この章では、ハムストリングを鍛えるためのポイントを四つご紹介します。
ポイント1 正しいフォームで筋トレを行う
トレーニングを行う際には正しいフォームを意識することが重要です。
正しいフォームでトレーニングを行うと効果が表れやすく、関節などに負担をかけないためけがも防げます。
誤ったフォームではトレーニングを続けても効果を十分に得られず、けがをするリスクも高くなってしまいます。
加えて鍛えたい部位以外の筋肉が疲れたり張ったりする恐れもあるため注意が必要です。
自宅でトレーニングを行うとどうしても自己流になりやすく、フォームが崩れてしまうこともあります。
自分のフォームが正しいかは全身を大きな鏡で映したり、スマートフォンで動画を撮影したりして確認したりしてみましょう。
ポイント2 トレーニングの前後にストレッチをする
トレーニングの前後にストレッチを行うことが重要です。
ストレッチは筋肉や関節の柔軟性を高める柔軟運動のことで、けがの予防や疲労回復などの効果が期待できます。
ストレッチには大きく分けて「動的ストレッチング」と「静的ストレッチング」の2種類があります。
動的ストレッチングは一定の方向に関節を動かすことで筋肉を繰り返し伸び縮みさせる柔軟運動です。
一方、静的ストレッチングは一定の方向に筋肉を伸ばしたまま静止する柔軟運動です。
主に前者はトレーニング前に筋肉をほぐして体を温めるために行い、後者はトレーニング後に疲労回復を目的に行われます。
ただし間違った方法でストレッチを行うと、かえって筋を傷めたり十分な効果が期待できなかったりするため注意が必要です。
ストレッチは以下の五つのポイントを意識して行いましょう。
【ストレッチを行う際に注意すること】
- 20秒以上時間をかけて行う[2]
- 伸ばす筋肉を意識する
- 気持ち良いと感じる程度に伸ばす
- 呼吸を止めない
- 目的に応じて部位を選択する
ポイント3 たんぱく質を十分に摂取する
トレーニングの効果を高めるためには、たんぱく質を十分に摂取することも重要です。
トレーニングを行うと、筋肉を構成する「筋線維」が傷つきます。
傷ついた筋線維が修復される際に「超回復」という現象が起こって筋肉が元の状態よりも太くなります。
繰り返し超回復が起こることで筋肉はより太くなり、筋力が上がります。
そしてこの超回復に重要なのが、たんぱく質の補給なのです。
トレーニングの効果を高めるには、たんぱく質を豊富に含む肉や卵、豆などの食品を意識的に日々の食事に取り入れましょう。

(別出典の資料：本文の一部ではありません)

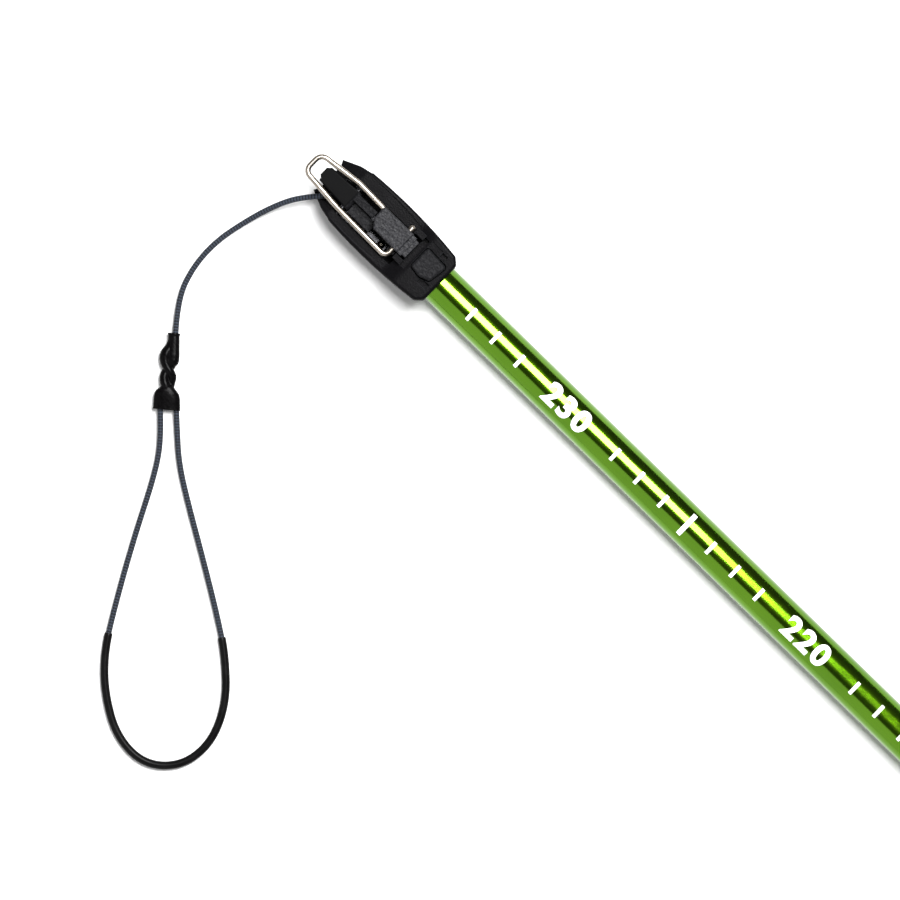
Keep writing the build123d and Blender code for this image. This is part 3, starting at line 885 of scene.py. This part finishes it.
def fold_links(tones):
    """The bare braided cord at each fold, drawn round the fold's bend."""
    for n, (hinge, side, heading, turned) in enumerate(HINGES):
        radius = PITCHES[n] / 2
        lap = SLACK / 2 + CORD_LAP
        arc_start = hinge - unit(heading + 90) * (side * radius)
        arc_end = hinge - unit(turned + 90) * (side * radius)
        points = [arc_start - unit(heading) * lap]
        steps = 24
        for i in range(steps + 1):
            at = heading + (turned - heading) * i / steps
            points.append(hinge - unit(at + 90) * (side * radius))
        points.append(arc_end + unit(turned) * lap)
        line = evenly([mm(*p) for p in points], LINE_STEP_M)
        link_piece = braided_cord(f"fold_braid_{n + 1}", line, tones)
        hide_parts(f"fold_link_{n + 1}")
        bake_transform(link_piece)


# ---- lock -------------------------------------------------------------------------------


def coil_spring(material):
    """The lever's torsion spring: a coil on the pin, one leg to the floor and one that follows the tab."""
    coil = []
    steps = 84
    for i in range(steps + 1):
        share = i / steps
        angle = math.radians(205) - share * SPRING_TURNS * 2 * math.pi
        x = LEVER_PIN_X + SPRING_COIL_RADIUS * math.cos(angle)
        z = LEVER_PIN_Z + SPRING_COIL_RADIUS * math.sin(angle)
        coil.append((x, 3.35 + 1.4 * share, z))
    upper_leg = [(4.6, 2.3, 9.75), (5.2, 3.0, 9.75), (6.8, 3.3, 10.0)]
    lower_leg = [(11.0, 4.8, 9.0), (10.6, 4.8, 5.5), (10.2, 4.8, 4.4)]
    points = evenly([mm(*p) for p in upper_leg + coil + lower_leg], 0.00025)
    sides = 10
    vertices = tube_rings(points, SPRING_WIRE_RADIUS / 1000, sides)
    obj = mesh_object("lever_spring_coil", vertices, capped_faces(len(points), sides))
    set_materials(obj, material)
    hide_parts("lever_spring")
    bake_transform(obj)


def finish_cad_nodes(nodes, finishes):
    """Gives the CAD parts that are shown their materials."""
    for name, material in finishes.items():
        set_materials(nodes[name], material)


# ---- the whole scene --------------------------------------------------------------------

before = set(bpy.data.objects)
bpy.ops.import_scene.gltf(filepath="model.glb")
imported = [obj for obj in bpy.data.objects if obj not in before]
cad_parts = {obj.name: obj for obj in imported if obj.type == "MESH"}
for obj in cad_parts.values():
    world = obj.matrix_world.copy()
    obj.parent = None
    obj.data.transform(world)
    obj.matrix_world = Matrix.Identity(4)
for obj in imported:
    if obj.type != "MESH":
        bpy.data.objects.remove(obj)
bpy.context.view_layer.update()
camera()

strand = yarn("cord_strand", (0.0012, 0.0016, 0.0025), (0.004, 0.005, 0.0075))
pale_strand = yarn("cord_tracer", (0.015, 0.019, 0.028), (0.042, 0.052, 0.072))
core = yarn("cord_core", (0.0025, 0.003, 0.0045), (0.005, 0.006, 0.009))
cord_tones = (strand, pale_strand, core)
free_cords(cord_tones, shrink_tube(), grip_rubber())

lights()
floor()

alloy = turned_metal("turned_alloy", (0.40, 0.40, 0.395), 0.27)
blackened = turned_metal("blackened_steel", (0.045, 0.045, 0.048), 0.33)
rivet = turned_metal("rivet_steel", (0.15, 0.135, 0.11), 0.12)
coarse = moulded_black("coarse_plastic", (0.008, 0.008, 0.009), 1.7, 0.18, 0.42, 0.09, 3.8)
grained = moulded_black("grained_plastic", (0.0042, 0.0042, 0.0047), 1.7, 0.12, 0.42, 0.035, 3.2)
lever = moulded_black(
    "lever_plastic", (0.0040, 0.0040, 0.0045), 1.7, 0.12, 0.34, 0.018, 3.2, smooth_and_shaded_to=TAB_END_X
)
shell = moulded_black("shell_plastic", (0.0019, 0.0018, 0.0021), 3.5, 0.04, 0.38, 0.022, 2.4)
wire = drawn_wire()
finish_cad_nodes(
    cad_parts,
    {
        "lock_housing": shell,
        "tube_plug": alloy,
        "anvil_plate": blackened,
        "anvil_rivet": rivet,
        "lever_pin": blackened,
        "wire_bail": wire,
        "cam_block": coarse,
        "thumb_lever": lever,
        "jaw_plate": grained,
        "press_pad": grained,
        "lock_cord": strand,
        **{f"tension_cord_{n + 1}": strand for n in range(SECTIONS)},
    },
)
poles(anodised_green(), alloy, white_ink())
fold_links(cord_tones)
coil_spring(blackened)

ただし一度に大量のたんぱく質を摂取しても吸収できる量には限界があるため、こまめに摂取することが重要です。
ポイント4 トレーニングは毎日行わず数日空ける
筋線維の修復には、たんぱく質の十分な摂取に加えて休養も重要です。
トレーニングで傷ついた筋肉をしっかり休養させて栄養を与えることで、修復される際に筋肉を大きくすることができます。
筋肉の修復には2~3日かかるため、トレーニングは毎日ではなく1週間に2~3回のペースで行うのがおすすめです[4]。
また疲労が十分に回復しない状態で筋トレを繰り返すとオーバートレーニング症候群に陥ってしまう可能性があります。
トレーニングに慣れてくるとつい毎日鍛えたくなりますが、効率良く筋肉を鍛えるためにはしっかり休養をとるようにしましょう。
5.ハムストリングを鍛える際のポイントのまとめ
ハムストリングは太ももの裏側にある筋肉、大腿二頭筋、半腱様筋、半膜様筋の総称です。
ハムストリングを鍛えるとヒップアップが目指せて下半身が安定する他、基礎代謝も向上します。
ハムストリングを自宅で気軽に鍛えられる筋トレにはレッグ・カールやスクワット、レッグ・ランジ、ヒップ・リフトなどの自重トレーニングがあります。
筋トレは正しいフォームで行うことやたんぱく質を十分に摂取すること、適切な休養期間をとることなどにより効果を高めることができます。
またトレーニングの前後にストレッチを行うとけがの予防にもなり、疲労も回復しやすくなります。
ハムストリングを鍛えたい方は、この記事を参考にトレーニングに取り組んでみてくださいね。